Reproduce the material exactly, omitting nothing.

-*-

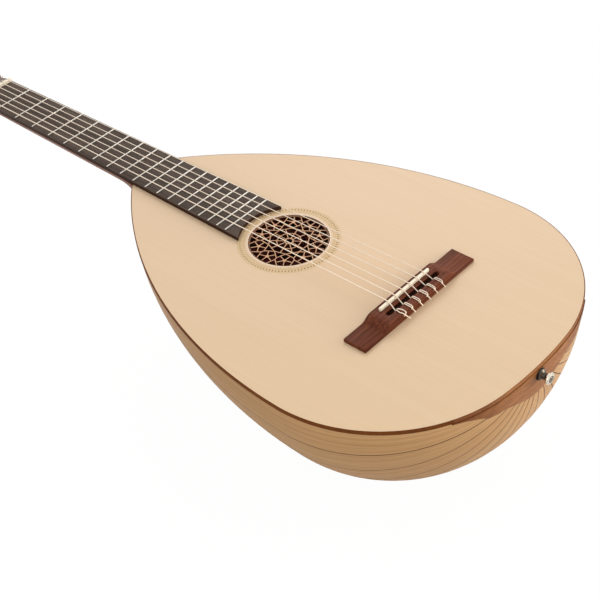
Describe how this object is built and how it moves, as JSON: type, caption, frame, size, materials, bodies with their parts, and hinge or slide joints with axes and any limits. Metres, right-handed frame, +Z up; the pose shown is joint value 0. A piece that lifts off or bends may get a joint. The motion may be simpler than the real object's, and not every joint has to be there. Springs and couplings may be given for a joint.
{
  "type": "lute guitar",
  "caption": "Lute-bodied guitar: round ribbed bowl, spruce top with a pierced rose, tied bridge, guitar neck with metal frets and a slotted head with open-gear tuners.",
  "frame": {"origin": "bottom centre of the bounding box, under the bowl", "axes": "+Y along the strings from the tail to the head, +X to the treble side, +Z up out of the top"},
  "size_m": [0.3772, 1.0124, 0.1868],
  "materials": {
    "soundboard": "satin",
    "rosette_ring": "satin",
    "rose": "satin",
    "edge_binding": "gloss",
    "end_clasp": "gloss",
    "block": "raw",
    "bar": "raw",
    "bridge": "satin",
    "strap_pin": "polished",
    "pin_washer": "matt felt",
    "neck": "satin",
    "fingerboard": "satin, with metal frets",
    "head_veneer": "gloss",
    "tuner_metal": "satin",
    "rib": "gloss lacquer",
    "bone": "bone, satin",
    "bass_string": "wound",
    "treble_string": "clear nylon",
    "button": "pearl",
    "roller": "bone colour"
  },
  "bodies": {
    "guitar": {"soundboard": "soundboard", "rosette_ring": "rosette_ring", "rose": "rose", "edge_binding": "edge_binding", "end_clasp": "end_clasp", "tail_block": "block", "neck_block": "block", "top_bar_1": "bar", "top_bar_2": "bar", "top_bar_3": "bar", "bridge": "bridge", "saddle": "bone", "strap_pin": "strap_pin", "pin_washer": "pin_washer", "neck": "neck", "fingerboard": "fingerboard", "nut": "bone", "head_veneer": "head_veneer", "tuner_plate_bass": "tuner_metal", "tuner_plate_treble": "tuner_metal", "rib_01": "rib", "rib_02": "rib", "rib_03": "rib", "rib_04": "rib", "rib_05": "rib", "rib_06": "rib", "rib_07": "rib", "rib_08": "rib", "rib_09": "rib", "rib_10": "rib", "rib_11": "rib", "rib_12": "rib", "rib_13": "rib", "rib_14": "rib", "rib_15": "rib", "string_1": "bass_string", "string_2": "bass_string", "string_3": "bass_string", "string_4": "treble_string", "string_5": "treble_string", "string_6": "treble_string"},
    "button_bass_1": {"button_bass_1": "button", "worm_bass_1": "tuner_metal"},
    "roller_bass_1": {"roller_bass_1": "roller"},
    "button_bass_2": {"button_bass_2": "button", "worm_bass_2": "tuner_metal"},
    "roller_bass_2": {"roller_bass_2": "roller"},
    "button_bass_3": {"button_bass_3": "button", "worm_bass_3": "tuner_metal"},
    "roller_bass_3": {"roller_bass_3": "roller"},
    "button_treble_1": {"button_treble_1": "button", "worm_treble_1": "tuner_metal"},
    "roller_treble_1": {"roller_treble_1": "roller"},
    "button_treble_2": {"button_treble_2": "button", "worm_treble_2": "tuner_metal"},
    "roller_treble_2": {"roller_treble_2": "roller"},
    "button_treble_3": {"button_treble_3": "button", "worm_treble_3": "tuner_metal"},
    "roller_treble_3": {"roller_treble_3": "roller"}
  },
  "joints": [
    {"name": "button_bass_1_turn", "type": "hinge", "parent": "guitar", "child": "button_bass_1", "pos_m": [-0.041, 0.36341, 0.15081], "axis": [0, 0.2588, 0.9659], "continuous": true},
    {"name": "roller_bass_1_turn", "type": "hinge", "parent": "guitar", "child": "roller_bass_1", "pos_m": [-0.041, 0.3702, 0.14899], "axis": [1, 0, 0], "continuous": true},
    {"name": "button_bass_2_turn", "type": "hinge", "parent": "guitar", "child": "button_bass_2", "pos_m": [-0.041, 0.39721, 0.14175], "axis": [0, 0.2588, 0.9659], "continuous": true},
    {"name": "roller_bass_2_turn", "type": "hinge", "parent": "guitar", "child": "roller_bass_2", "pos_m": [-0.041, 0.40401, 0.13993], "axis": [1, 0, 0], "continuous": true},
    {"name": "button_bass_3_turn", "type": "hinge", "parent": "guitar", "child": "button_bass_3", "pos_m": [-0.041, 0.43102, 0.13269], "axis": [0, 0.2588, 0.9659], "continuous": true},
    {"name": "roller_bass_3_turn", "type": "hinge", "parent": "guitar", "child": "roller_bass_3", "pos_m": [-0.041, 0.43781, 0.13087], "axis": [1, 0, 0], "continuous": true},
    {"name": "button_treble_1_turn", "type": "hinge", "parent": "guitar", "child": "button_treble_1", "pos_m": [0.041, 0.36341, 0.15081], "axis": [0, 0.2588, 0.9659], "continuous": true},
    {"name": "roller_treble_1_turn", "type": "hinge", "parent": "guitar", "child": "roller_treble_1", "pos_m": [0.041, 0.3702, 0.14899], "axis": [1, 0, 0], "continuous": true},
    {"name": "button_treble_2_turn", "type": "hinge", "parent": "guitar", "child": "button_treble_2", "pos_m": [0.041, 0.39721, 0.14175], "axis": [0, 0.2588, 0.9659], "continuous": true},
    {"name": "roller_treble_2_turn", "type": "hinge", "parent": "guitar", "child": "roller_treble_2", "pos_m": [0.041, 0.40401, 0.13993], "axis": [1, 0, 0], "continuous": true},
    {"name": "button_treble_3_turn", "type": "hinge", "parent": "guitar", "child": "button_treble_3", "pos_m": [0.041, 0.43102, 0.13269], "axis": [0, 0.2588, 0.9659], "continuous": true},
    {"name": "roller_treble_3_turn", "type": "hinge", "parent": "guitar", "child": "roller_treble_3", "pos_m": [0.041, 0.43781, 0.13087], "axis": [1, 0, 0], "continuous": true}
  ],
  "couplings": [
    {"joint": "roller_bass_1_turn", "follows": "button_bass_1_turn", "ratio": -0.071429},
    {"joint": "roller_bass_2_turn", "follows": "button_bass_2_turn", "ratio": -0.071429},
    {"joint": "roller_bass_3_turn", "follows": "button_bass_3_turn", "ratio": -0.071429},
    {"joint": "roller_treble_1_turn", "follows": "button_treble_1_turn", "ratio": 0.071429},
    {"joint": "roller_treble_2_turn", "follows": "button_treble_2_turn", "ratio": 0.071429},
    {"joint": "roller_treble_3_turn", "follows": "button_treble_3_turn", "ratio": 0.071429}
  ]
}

-*-

■ SOLUTION FOR THIS EXERCISE ■
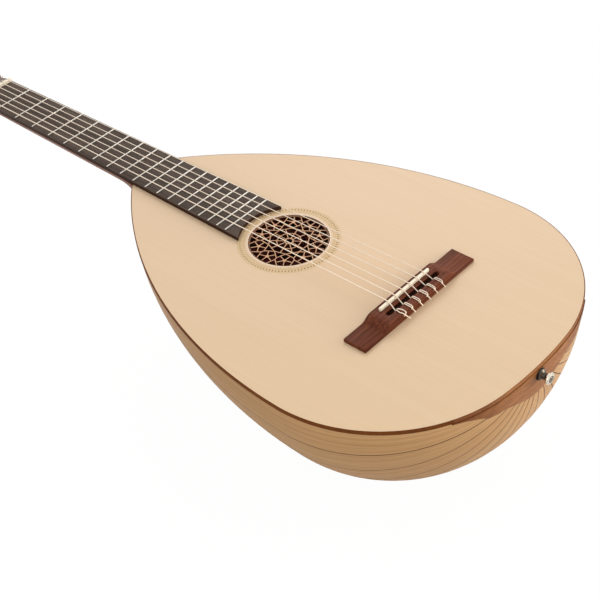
Describe how this object is built and how it moves, as JSON: type, caption, frame, size, materials, bodies with their parts, and hinge or slide joints with axes and any limits. Metres, right-handed frame, +Z up; the pose shown is joint value 0. A piece that lifts off or bends may get a joint. The motion may be simpler than the real object's, and not every joint has to be there. Springs and couplings may be given for a joint.
{
  "type": "lute guitar",
  "caption": "Lute-bodied guitar: round ribbed bowl, spruce top with a pierced rose, tied bridge, guitar neck with metal frets and a slotted head with open-gear tuners.",
  "frame": {"origin": "bottom centre of the bounding box, under the bowl", "axes": "+Y along the strings from the tail to the head, +X to the treble side, +Z up out of the top"},
  "size_m": [0.3772, 1.0124, 0.1868],
  "materials": {
    "soundboard": "satin",
    "rosette_ring": "satin",
    "rose": "satin",
    "edge_binding": "gloss",
    "end_clasp": "gloss",
    "block": "raw",
    "bar": "raw",
    "bridge": "satin",
    "strap_pin": "polished",
    "pin_washer": "matt felt",
    "neck": "satin",
    "fingerboard": "satin, with metal frets",
    "head_veneer": "gloss",
    "tuner_metal": "satin",
    "rib": "gloss lacquer",
    "bone": "bone, satin",
    "bass_string": "wound",
    "treble_string": "clear nylon",
    "button": "pearl",
    "roller": "bone colour"
  },
  "bodies": {
    "guitar": {"soundboard": "soundboard", "rosette_ring": "rosette_ring", "rose": "rose", "edge_binding": "edge_binding", "end_clasp": "end_clasp", "tail_block": "block", "neck_block": "block", "top_bar_1": "bar", "top_bar_2": "bar", "top_bar_3": "bar", "bridge": "bridge", "saddle": "bone", "strap_pin": "strap_pin", "pin_washer": "pin_washer", "neck": "neck", "fingerboard": "fingerboard", "nut": "bone", "head_veneer": "head_veneer", "tuner_plate_bass": "tuner_metal", "tuner_plate_treble": "tuner_metal", "rib_01": "rib", "rib_02": "rib", "rib_03": "rib", "rib_04": "rib", "rib_05": "rib", "rib_06": "rib", "rib_07": "rib", "rib_08": "rib", "rib_09": "rib", "rib_10": "rib", "rib_11": "rib", "rib_12": "rib", "rib_13": "rib", "rib_14": "rib", "rib_15": "rib", "string_1": "bass_string", "string_2": "bass_string", "string_3": "bass_string", "string_4": "treble_string", "string_5": "treble_string", "string_6": "treble_string"},
    "button_bass_1": {"button_bass_1": "button", "worm_bass_1": "tuner_metal"},
    "roller_bass_1": {"roller_bass_1": "roller"},
    "button_bass_2": {"button_bass_2": "button", "worm_bass_2": "tuner_metal"},
    "roller_bass_2": {"roller_bass_2": "roller"},
    "button_bass_3": {"button_bass_3": "button", "worm_bass_3": "tuner_metal"},
    "roller_bass_3": {"roller_bass_3": "roller"},
    "button_treble_1": {"button_treble_1": "button", "worm_treble_1": "tuner_metal"},
    "roller_treble_1": {"roller_treble_1": "roller"},
    "button_treble_2": {"button_treble_2": "button", "worm_treble_2": "tuner_metal"},
    "roller_treble_2": {"roller_treble_2": "roller"},
    "button_treble_3": {"button_treble_3": "button", "worm_treble_3": "tuner_metal"},
    "roller_treble_3": {"roller_treble_3": "roller"}
  },
  "joints": [
    {"name": "button_bass_1_turn", "type": "hinge", "parent": "guitar", "child": "button_bass_1", "pos_m": [-0.041, 0.36341, 0.15081], "axis": [0, 0.2588, 0.9659], "continuous": true},
    {"name": "roller_bass_1_turn", "type": "hinge", "parent": "guitar", "child": "roller_bass_1", "pos_m": [-0.041, 0.3702, 0.14899], "axis": [1, 0, 0], "continuous": true},
    {"name": "button_bass_2_turn", "type": "hinge", "parent": "guitar", "child": "button_bass_2", "pos_m": [-0.041, 0.39721, 0.14175], "axis": [0, 0.2588, 0.9659], "continuous": true},
    {"name": "roller_bass_2_turn", "type": "hinge", "parent": "guitar", "child": "roller_bass_2", "pos_m": [-0.041, 0.40401, 0.13993], "axis": [1, 0, 0], "continuous": true},
    {"name": "button_bass_3_turn", "type": "hinge", "parent": "guitar", "child": "button_bass_3", "pos_m": [-0.041, 0.43102, 0.13269], "axis": [0, 0.2588, 0.9659], "continuous": true},
    {"name": "roller_bass_3_turn", "type": "hinge", "parent": "guitar", "child": "roller_bass_3", "pos_m": [-0.041, 0.43781, 0.13087], "axis": [1, 0, 0], "continuous": true},
    {"name": "button_treble_1_turn", "type": "hinge", "parent": "guitar", "child": "button_treble_1", "pos_m": [0.041, 0.36341, 0.15081], "axis": [0, 0.2588, 0.9659], "continuous": true},
    {"name": "roller_treble_1_turn", "type": "hinge", "parent": "guitar", "child": "roller_treble_1", "pos_m": [0.041, 0.3702, 0.14899], "axis": [1, 0, 0], "continuous": true},
    {"name": "button_treble_2_turn", "type": "hinge", "parent": "guitar", "child": "button_treble_2", "pos_m": [0.041, 0.39721, 0.14175], "axis": [0, 0.2588, 0.9659], "continuous": true},
    {"name": "roller_treble_2_turn", "type": "hinge", "parent": "guitar", "child": "roller_treble_2", "pos_m": [0.041, 0.40401, 0.13993], "axis": [1, 0, 0], "continuous": true},
    {"name": "button_treble_3_turn", "type": "hinge", "parent": "guitar", "child": "button_treble_3", "pos_m": [0.041, 0.43102, 0.13269], "axis": [0, 0.2588, 0.9659], "continuous": true},
    {"name": "roller_treble_3_turn", "type": "hinge", "parent": "guitar", "child": "roller_treble_3", "pos_m": [0.041, 0.43781, 0.13087], "axis": [1, 0, 0], "continuous": true}
  ],
  "couplings": [
    {"joint": "roller_bass_1_turn", "follows": "button_bass_1_turn", "ratio": -0.071429},
    {"joint": "roller_bass_2_turn", "follows": "button_bass_2_turn", "ratio": -0.071429},
    {"joint": "roller_bass_3_turn", "follows": "button_bass_3_turn", "ratio": -0.071429},
    {"joint": "roller_treble_1_turn", "follows": "button_treble_1_turn", "ratio": 0.071429},
    {"joint": "roller_treble_2_turn", "follows": "button_treble_2_turn", "ratio": 0.071429},
    {"joint": "roller_treble_3_turn", "follows": "button_treble_3_turn", "ratio": 0.071429}
  ]
}